The second auction takes place on Tuesday and Eddie Cross, an economist and member of the Monetary Policy Committee, said if the central bank is able to accommodate at least 95% of forex applications, the economic trajectory will change.

Cross said the new changes represent a real step forward for Zimbabwe in trying to stabilise its currency and restore the economy to real growth.

“It has the potential to transform the way we do businesses in Zimbabwe and I am personally optimistic that it’s going to change the situation with regard to the instability of the exchange rate and the inflation in local prices,” he said

“I think Tuesday next week it’s going to be a real test. I think last week was a trial run that was successfully conducted, but next Tuesday it’s going to be a real test and if the Reserve Bank is able to accommodate 95% of applications on Tuesday, it will have a profound impact on the entire economy.”

In an opinion piece, Cross said should these new arrangements result in exchange rates settling down at a more market-related level, it is hoped that retail prices will start declining to reflect the lower cost of doing business.

“Individuals and companies with goods and currency bought at the much lower exchange rates that have applied recently will have to manage the situation very carefully,” he said.

Cross said changes to the Gold Trading system also introduced recently will allow market prices to rise to world market levels, reduce smuggling and reduce demand for US$ for trading purposes.

“It is hoped this will further strengthen the market system and allow exchange rates to reflect market realities.
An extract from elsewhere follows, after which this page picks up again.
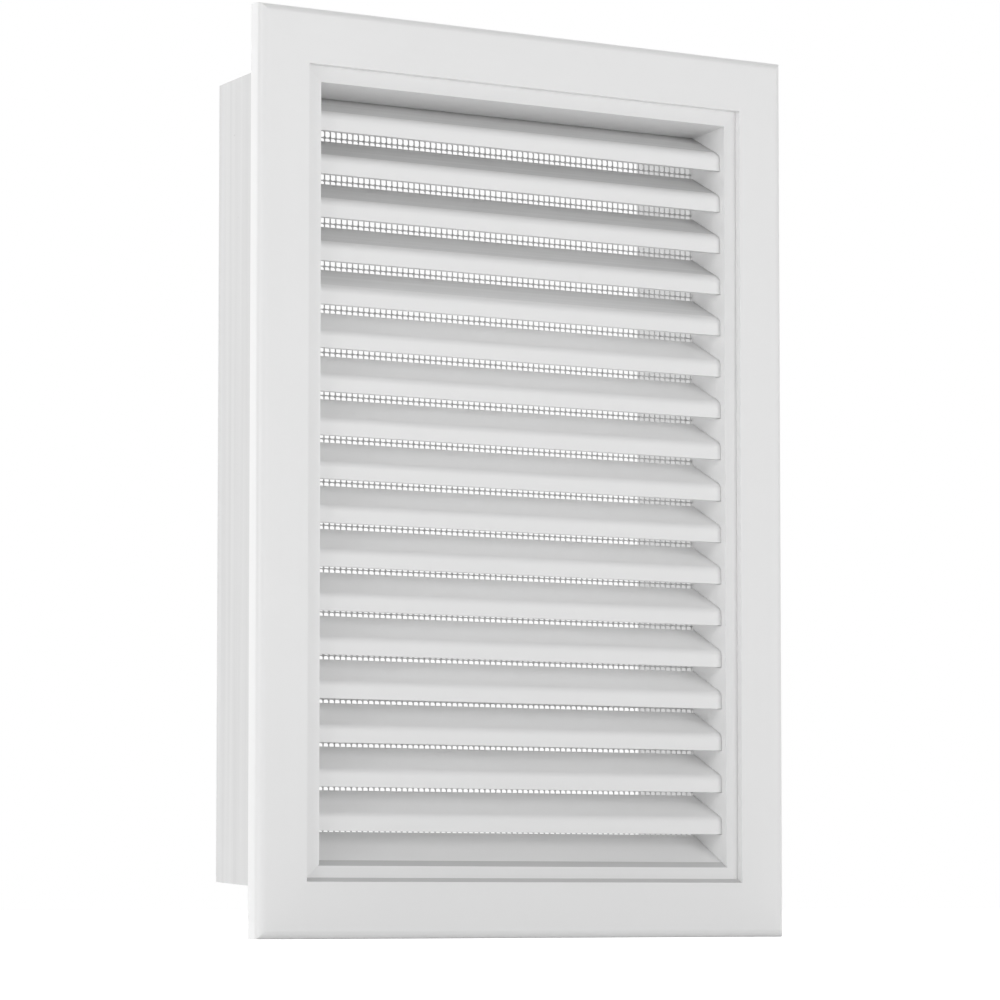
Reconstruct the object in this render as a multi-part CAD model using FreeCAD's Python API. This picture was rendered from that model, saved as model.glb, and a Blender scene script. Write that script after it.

The decision by government to pay civil servants a hard currency allowance by means of a preloaded electronic card is also welcome, but it puts pressure on the private sector to ensure they are able to accept such cards for all transactions,” he said.

“If they can, then this will further strengthen their ability to trade electronically in hard currencies at points-of-sale and at the same time increase their earnings of hard currency for their nostro accounts.”

In its response paper on the evaluation of the recently announced fiscal and monetary policies, the country’s largest industrial body, the Confederation of Zimbabwe Industries (CZI), said the introduction of the auction system offered an opportunity for the stabilisation of the Zimbabwe dollar and the elimination of the major macro-economic distortions in the economy — namely the exchange rate.

“We know why it failed, but will we learn from history and avoid the same mistakes,” CZI said.

“As we all know, the key success factors are: allow the auction to be a true auction and maintain iron-clad fiscal and monetary discipline.”

Another economic analyst, John Robertson, said the system could work depending on forex availability.

“It could work depending on the balances, if enough money is available next week,” Robertson said.

“What we have to worry about is how much the government gets. We don’t know what government is taking. Government apparently doesn’t bid like the rest.

“So that’s the problem. If we could find out what is happening there, we will know better what is coming next.”